------ PROVIDED DATA ------
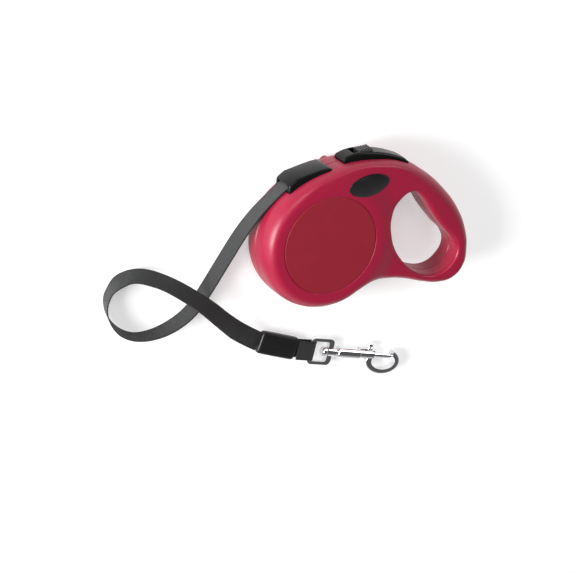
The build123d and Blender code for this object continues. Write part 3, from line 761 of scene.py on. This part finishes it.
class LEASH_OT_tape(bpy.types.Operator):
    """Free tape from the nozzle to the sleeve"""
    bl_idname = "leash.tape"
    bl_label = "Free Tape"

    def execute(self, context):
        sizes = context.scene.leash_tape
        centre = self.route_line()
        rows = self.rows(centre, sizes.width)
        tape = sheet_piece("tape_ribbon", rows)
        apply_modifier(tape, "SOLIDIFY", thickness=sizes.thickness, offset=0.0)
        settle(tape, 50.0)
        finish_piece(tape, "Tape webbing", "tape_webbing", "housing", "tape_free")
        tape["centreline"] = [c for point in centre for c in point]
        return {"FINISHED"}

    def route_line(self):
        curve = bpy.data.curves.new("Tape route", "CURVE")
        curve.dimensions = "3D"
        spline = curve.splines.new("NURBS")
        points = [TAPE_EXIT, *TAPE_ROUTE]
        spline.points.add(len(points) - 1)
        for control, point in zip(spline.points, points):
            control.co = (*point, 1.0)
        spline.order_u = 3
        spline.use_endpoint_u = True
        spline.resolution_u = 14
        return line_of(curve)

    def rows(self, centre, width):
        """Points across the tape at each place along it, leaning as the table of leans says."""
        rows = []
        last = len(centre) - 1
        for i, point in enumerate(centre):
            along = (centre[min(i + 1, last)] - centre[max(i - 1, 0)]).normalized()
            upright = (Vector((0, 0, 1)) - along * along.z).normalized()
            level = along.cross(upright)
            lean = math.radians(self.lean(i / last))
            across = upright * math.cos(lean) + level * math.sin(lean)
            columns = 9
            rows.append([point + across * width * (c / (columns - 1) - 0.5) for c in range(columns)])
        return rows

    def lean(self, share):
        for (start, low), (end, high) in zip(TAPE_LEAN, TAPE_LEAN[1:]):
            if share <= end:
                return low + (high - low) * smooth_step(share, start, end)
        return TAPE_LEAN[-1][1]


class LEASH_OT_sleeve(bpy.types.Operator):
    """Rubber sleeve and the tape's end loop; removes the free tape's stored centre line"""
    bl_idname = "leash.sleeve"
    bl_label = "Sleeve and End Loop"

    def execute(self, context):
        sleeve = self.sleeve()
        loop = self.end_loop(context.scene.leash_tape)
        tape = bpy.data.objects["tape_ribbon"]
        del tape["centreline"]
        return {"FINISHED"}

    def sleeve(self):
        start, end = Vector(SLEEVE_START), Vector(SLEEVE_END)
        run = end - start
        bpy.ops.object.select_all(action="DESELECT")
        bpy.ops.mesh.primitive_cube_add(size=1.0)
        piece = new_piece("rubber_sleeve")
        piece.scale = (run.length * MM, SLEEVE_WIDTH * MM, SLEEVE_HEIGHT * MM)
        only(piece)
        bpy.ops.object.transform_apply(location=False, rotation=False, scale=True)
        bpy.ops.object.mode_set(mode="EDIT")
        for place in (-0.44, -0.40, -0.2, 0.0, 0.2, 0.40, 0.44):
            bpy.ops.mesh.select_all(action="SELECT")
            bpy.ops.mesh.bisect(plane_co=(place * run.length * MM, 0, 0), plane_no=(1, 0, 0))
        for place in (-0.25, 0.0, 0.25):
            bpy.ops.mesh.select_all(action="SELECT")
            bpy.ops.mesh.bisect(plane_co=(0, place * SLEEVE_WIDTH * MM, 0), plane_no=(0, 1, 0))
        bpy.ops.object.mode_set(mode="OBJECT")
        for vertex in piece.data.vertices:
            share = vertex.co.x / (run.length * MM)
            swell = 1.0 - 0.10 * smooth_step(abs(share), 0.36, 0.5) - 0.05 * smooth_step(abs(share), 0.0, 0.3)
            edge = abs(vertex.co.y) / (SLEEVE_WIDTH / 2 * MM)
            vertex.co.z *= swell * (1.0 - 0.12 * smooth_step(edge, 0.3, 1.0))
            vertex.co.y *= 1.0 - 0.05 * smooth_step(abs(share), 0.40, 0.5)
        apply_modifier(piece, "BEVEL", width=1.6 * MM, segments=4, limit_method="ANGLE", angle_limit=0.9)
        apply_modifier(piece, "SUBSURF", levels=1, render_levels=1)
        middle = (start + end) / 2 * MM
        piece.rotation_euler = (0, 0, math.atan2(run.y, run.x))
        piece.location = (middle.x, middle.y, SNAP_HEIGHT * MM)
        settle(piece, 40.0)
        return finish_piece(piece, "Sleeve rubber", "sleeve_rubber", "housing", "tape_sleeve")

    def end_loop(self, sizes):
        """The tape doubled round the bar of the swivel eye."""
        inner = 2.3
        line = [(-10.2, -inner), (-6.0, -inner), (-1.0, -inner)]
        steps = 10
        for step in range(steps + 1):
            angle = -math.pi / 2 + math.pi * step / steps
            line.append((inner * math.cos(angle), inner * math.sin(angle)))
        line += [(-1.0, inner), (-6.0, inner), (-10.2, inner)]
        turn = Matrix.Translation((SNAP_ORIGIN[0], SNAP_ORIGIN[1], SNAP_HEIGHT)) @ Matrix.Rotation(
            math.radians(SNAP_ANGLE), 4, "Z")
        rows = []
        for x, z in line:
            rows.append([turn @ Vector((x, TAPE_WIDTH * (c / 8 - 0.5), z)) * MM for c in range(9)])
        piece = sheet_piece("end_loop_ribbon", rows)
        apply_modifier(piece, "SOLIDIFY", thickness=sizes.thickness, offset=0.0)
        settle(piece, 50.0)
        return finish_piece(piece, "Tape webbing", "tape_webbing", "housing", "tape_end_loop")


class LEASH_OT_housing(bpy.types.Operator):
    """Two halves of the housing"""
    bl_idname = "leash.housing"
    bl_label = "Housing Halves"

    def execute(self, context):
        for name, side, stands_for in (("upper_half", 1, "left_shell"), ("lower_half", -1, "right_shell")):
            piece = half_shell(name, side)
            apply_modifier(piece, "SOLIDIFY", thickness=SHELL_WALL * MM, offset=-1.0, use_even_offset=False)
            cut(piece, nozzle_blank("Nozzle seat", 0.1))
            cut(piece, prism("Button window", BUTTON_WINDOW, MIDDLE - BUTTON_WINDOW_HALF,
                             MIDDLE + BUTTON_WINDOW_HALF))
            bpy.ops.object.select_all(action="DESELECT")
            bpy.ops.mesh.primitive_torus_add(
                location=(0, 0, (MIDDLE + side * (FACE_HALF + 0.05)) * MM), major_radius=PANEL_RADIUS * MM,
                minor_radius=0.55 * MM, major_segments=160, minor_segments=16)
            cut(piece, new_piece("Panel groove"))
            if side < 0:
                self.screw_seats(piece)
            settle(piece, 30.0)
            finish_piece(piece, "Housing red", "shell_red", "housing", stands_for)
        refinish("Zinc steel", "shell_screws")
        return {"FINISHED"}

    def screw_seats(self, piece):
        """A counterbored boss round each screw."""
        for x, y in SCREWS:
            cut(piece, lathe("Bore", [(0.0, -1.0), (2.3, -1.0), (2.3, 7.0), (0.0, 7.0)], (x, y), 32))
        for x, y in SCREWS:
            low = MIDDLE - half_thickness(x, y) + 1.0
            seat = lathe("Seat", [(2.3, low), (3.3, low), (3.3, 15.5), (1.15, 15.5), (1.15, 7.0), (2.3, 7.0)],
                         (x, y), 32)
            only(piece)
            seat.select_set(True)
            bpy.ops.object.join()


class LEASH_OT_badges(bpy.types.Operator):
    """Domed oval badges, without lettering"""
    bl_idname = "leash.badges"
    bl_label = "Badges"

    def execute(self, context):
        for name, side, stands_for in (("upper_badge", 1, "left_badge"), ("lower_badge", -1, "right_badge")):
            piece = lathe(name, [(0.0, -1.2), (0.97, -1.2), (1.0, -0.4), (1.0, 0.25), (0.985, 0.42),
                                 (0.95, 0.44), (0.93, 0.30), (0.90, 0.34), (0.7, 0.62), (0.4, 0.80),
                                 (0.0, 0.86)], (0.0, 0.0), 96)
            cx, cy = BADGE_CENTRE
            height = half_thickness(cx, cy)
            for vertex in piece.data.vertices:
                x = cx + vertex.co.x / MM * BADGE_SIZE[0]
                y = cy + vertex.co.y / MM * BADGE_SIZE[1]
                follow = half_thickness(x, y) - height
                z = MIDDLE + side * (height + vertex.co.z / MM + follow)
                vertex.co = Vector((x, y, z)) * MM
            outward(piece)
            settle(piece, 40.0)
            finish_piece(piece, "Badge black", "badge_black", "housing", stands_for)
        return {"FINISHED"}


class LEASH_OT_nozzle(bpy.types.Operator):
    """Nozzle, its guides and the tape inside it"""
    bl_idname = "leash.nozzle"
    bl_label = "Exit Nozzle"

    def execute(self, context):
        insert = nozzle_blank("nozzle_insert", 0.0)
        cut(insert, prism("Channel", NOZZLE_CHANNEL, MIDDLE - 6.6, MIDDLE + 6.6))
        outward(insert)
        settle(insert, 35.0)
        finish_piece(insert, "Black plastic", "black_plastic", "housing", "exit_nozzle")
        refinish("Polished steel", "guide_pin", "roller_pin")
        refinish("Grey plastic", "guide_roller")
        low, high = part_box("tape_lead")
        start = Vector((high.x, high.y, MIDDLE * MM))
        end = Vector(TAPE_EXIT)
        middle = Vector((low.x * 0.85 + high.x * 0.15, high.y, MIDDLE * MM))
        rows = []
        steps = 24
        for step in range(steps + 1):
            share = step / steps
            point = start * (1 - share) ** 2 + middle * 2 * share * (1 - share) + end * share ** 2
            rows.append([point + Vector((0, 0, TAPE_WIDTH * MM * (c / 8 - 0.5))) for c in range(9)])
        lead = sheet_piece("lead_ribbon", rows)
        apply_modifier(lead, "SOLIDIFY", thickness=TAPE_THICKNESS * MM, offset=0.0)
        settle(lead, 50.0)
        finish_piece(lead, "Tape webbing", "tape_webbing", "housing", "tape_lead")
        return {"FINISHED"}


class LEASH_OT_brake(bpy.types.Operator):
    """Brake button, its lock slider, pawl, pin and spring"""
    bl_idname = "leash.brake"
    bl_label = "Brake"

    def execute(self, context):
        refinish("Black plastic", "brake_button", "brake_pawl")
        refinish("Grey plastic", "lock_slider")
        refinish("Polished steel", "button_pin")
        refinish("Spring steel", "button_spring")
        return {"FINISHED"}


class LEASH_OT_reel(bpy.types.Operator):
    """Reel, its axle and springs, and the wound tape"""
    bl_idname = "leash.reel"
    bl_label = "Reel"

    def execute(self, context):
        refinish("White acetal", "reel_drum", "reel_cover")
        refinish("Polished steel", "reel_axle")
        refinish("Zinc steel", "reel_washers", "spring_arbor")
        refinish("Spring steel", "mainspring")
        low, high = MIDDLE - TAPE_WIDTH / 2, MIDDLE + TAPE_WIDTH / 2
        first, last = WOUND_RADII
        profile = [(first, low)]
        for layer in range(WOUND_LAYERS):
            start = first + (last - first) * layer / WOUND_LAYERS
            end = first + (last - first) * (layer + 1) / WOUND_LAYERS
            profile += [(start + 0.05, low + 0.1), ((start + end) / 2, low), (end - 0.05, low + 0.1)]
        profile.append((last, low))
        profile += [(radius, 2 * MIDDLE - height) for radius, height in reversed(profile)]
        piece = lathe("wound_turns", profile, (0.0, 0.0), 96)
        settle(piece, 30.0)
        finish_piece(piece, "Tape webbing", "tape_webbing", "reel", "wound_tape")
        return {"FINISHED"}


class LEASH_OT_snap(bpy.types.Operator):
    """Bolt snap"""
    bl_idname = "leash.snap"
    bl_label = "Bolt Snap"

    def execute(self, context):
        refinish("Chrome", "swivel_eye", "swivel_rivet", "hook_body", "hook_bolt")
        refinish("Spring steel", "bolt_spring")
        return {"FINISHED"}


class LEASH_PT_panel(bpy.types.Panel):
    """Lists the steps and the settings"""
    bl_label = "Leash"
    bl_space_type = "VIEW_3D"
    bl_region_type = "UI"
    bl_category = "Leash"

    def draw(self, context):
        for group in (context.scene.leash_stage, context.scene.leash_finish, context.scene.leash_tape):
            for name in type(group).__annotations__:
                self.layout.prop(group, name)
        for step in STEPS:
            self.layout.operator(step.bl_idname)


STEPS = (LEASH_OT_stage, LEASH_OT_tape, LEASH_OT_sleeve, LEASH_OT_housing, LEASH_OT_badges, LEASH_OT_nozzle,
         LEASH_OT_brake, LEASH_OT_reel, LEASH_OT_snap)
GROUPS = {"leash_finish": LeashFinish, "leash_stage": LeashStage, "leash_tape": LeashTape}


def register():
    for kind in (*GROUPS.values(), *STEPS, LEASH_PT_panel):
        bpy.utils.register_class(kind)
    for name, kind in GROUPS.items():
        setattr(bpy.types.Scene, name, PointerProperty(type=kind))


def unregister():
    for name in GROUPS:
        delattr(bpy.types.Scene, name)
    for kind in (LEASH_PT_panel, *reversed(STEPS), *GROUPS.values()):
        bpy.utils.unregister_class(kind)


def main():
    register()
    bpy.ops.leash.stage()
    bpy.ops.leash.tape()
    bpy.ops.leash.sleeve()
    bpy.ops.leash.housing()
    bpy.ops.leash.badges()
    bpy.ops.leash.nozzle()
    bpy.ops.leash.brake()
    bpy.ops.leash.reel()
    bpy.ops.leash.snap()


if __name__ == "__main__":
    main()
------
SET TASK —
Looking at the material above, please copy exactly every line from its first line through the line containing "return line_of(curve)", with both ends included and nothing else.

EXERCISE RESULT —
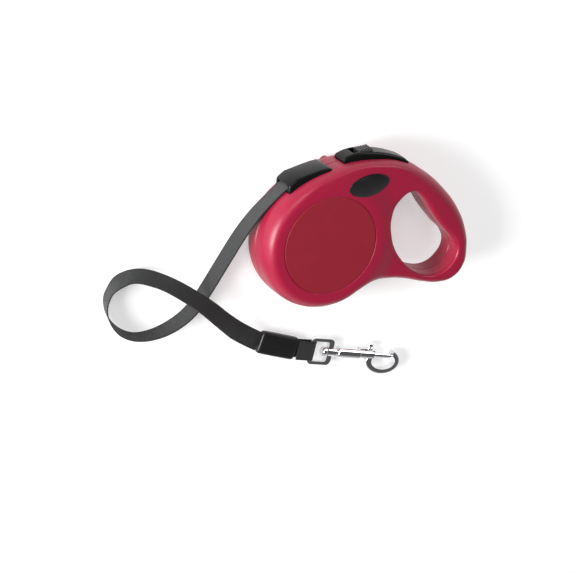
The build123d and Blender code for this object continues. Write part 3, from line 761 of scene.py on. This part finishes it.
class LEASH_OT_tape(bpy.types.Operator):
    """Free tape from the nozzle to the sleeve"""
    bl_idname = "leash.tape"
    bl_label = "Free Tape"

    def execute(self, context):
        sizes = context.scene.leash_tape
        centre = self.route_line()
        rows = self.rows(centre, sizes.width)
        tape = sheet_piece("tape_ribbon", rows)
        apply_modifier(tape, "SOLIDIFY", thickness=sizes.thickness, offset=0.0)
        settle(tape, 50.0)
        finish_piece(tape, "Tape webbing", "tape_webbing", "housing", "tape_free")
        tape["centreline"] = [c for point in centre for c in point]
        return {"FINISHED"}

    def route_line(self):
        curve = bpy.data.curves.new("Tape route", "CURVE")
        curve.dimensions = "3D"
        spline = curve.splines.new("NURBS")
        points = [TAPE_EXIT, *TAPE_ROUTE]
        spline.points.add(len(points) - 1)
        for control, point in zip(spline.points, points):
            control.co = (*point, 1.0)
        spline.order_u = 3
        spline.use_endpoint_u = True
        spline.resolution_u = 14
        return line_of(curve)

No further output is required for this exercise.